Customers want more flexibility and choice in how and when they shop and technology is integral to delivering this.
But what is really important is that we use it in a way that retains the level of service and trust that our relationship with our customers is built upon. This year, for example, we’ll invest £50m in johnlewis.com, improving shopping tools like search and sort, making the shopping journey easier, creating more virtual services and events, we hosted 11,000 virtual events in the past year, and enhancing both the digital and store experience through our app. We’re also working on live chat and bringing richer content into customer journeys based on customer feedback and insight. In terms of trends we’re building our capability in AI & Machine Learning, especially when it comes to automated data analytics and decision making and process automation; two aspects of tech which will have transformed the workplace and businesses by the end of the decade.
Let’s look ahead, life after lockdown, the market post-Covid. What are your thoughts on the recovery process?
The nature of the partnership model allows us to invest with a longer term perspective than a conventional business, even in challenging times and amidst a very uncertain economic outlook. Back in the teeth of the financial crisis in 2007/8 we made bold decisions & investments moving our entire product assortment online, this has a similar feel about it.
The John Lewis Partnership’s ambition is that 40 per cent of profits will come from new, so non-retail, lines of business by 2030.

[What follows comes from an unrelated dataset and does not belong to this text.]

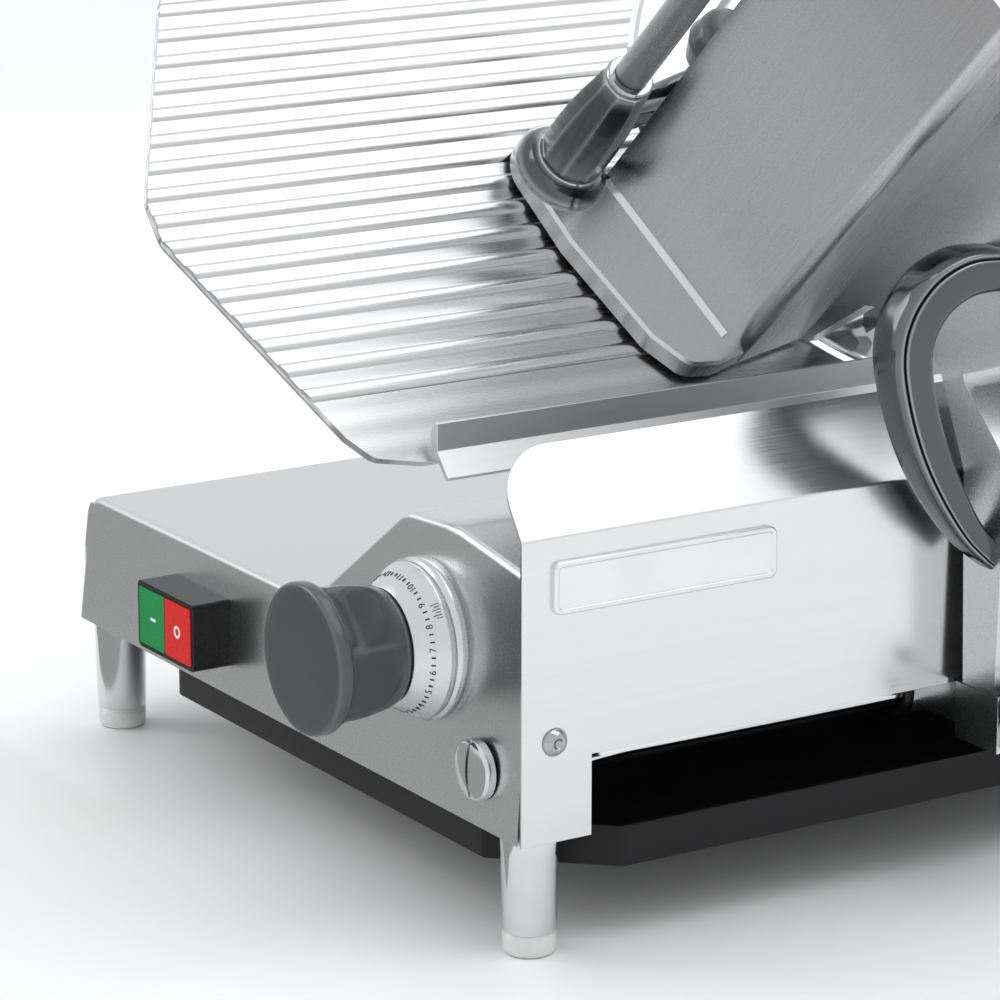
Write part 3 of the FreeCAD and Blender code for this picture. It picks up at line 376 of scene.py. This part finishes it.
# ------------------------------------------------------------------ finishes on the CAD pieces
SLOT_OF = {row["node"]: row["material_slot"] for row in frame["record"]["subparts"]}
# width in millimetres of the rounded edges, by node
EDGE_WIDTH = {"side_panel": 0.25, "meat_tray": 0.8, "carriage_leg": 1.2, "switch_housing": 0.8, "start_button": 0.6,
              "stop_button": 0.6, "base_cover": 0.6, "foot_posts": 0.5, "blade_housing": 0.6, "ring_guard": 0.6,
              "sharpener_body": 1.2, "carriage_block": 0.8, "lock_knob": 1.0, "cover_knob": 0.8, "dial_ring": 0.3,
              "front_rail": 0.3}
# nodes whose broad flat faces set the shading of the bends and edges beside them
BROAD_FLAT = {"base_casting", "side_panel", "gauge_plate", "meat_tray", "front_rail", "carriage_leg",
              "switch_housing", "base_cover", "start_button", "stop_button", "sharpener_body", "slice_deflector",
              "gauge_arm", "blade_housing", "carriage_block", "pusher_plate"}


CREASE = math.radians(32)
SAME_PLANE = 0.99999    # dot product of the normals of faces in one flat region
KEY_STEPS = 1e5         # points less than about 0.01 mm apart count as one
WELD_GAP = 0.000002
FLAT_WIDTH = 8.0        # narrower strips, such as the facets of a bend, stay smooth


def outline_flat_regions(mesh, least_width):
    """Mark the outline of each broad flat region as sharp, so that its shading stays flat."""
    corner = [tuple(round(value * KEY_STEPS) for value in vertex.co) for vertex in mesh.vertices]
    touching = {}
    for polygon in mesh.polygons:
        for first, second in polygon.edge_keys:
            touching.setdefault(frozenset((corner[first], corner[second])), []).append(polygon.index)
    group = list(range(len(mesh.polygons)))

    def leader(index):
        while group[index] != index:
            group[index] = group[group[index]]
            index = group[index]
        return index

    for pair in touching.values():
        if len(pair) == 2 and mesh.polygons[pair[0]].normal.dot(mesh.polygons[pair[1]].normal) > SAME_PLANE:
            group[leader(pair[0])] = leader(pair[1])
    area = {}
    for polygon in mesh.polygons:
        area[leader(polygon.index)] = area.get(leader(polygon.index), 0.0) + polygon.area
    outline = {}
    rim = []
    for edge in mesh.edges:
        first, second = edge.vertices
        pair = touching.get(frozenset((corner[first], corner[second])), [])
        if len(pair) == 2 and leader(pair[0]) != leader(pair[1]):
            length = (mesh.vertices[first].co - mesh.vertices[second].co).length
            for index in pair:
                outline[leader(index)] = outline.get(leader(index), 0.0) + length
            rim.append((edge, leader(pair[0]), leader(pair[1])))
    for edge, first, second in rim:
        if any(2 * area[index] > least_width * outline[index] for index in (first, second)):
            edge.use_edge_sharp = True


def soften(node, width):
    """Smooth shading by angle, with a small rounded edge where two faces meet."""
    piece = frame["nodes"][node]
    weld = piece.modifiers.new("weld", "WELD")
    weld.merge_threshold = WELD_GAP
    if width > 0:
        bevel = piece.modifiers.new("edge", "BEVEL")
        bevel.width = width * MM
        bevel.segments = 3
        bevel.limit_method = "ANGLE"
        bevel.angle_limit = CREASE
        bevel.harden_normals = True
    if node in BROAD_FLAT:
        flat = piece.modifiers.new("flat_faces", "WEIGHTED_NORMAL")
        flat.mode = "FACE_AREA"
        flat.weight = 80
        flat.keep_sharp = True
    for polygon in piece.data.polygons:
        polygon.use_smooth = True
    piece.data.set_sharp_from_angle(angle=CREASE)
    if node in BROAD_FLAT and width == 0.0:
        outline_flat_regions(piece.data, FLAT_WIDTH * MM)


OWN_FINISH = {"gauge_plate": ribbed_plate(), "foot_posts": post_polish, "base_screws": screw_steel,
              "front_rail": rail_satin, "meat_tray": tray_satin, "pusher_rod": rod_satin,
              "pusher_knob": MATERIALS["grey_plastic"]}
for node, piece in frame["nodes"].items():
    piece.data.materials.clear()
    piece.data.materials.append(OWN_FINISH.get(node, MATERIALS[SLOT_OF[node]]))
    soften(node, EDGE_WIDTH.get(node, 0.0))


# ------------------------------------------------------------------ mesh building
def make_piece(name, mesh, body, slot_name, material=None, sharp=32):
    """Link a mesh as a piece that rides on a body; edges above sharp degrees stay sharp."""
    piece = bpy.data.objects.new(name, mesh)
    scene.collection.objects.link(piece)
    for polygon in mesh.polygons:
        polygon.use_smooth = True
    mesh.set_sharp_from_angle(angle=math.radians(sharp))
    mesh.materials.append(material or MATERIALS[slot_name])
    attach(piece, body)
    return piece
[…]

For that to be true we have to continue to evolve, be bold and explore new ways to deliver for customers. Our customers want John Lewis and Waitrose to play a bigger part in their lives; particularly in areas where trust really matters and where existing providers don’t measure up to our customers expectations. So we’ll be expanding the scope of our financial services, we’ve already relaunched our Home Insurance offer and rolled out interest-free credit across all of our channels, and we’ve set aside significant funds for innovation and partnerships. We really think there’s a significant sweet spot here for a brand with the customer loyalty and trust that we generate and as a business which isn’t motivated solely by profit.
And that includes a move into housing?
Yes, we’re laying the foundations, literally as well as figuratively, to move into private rental housing which is another market in which we’re getting huge pull from customers. Meanwhile, there are lots of opportunities we’re pursuing closer to our retail heart – particularly in rental, resale and recycling – we expect to be a big player in the circular economy.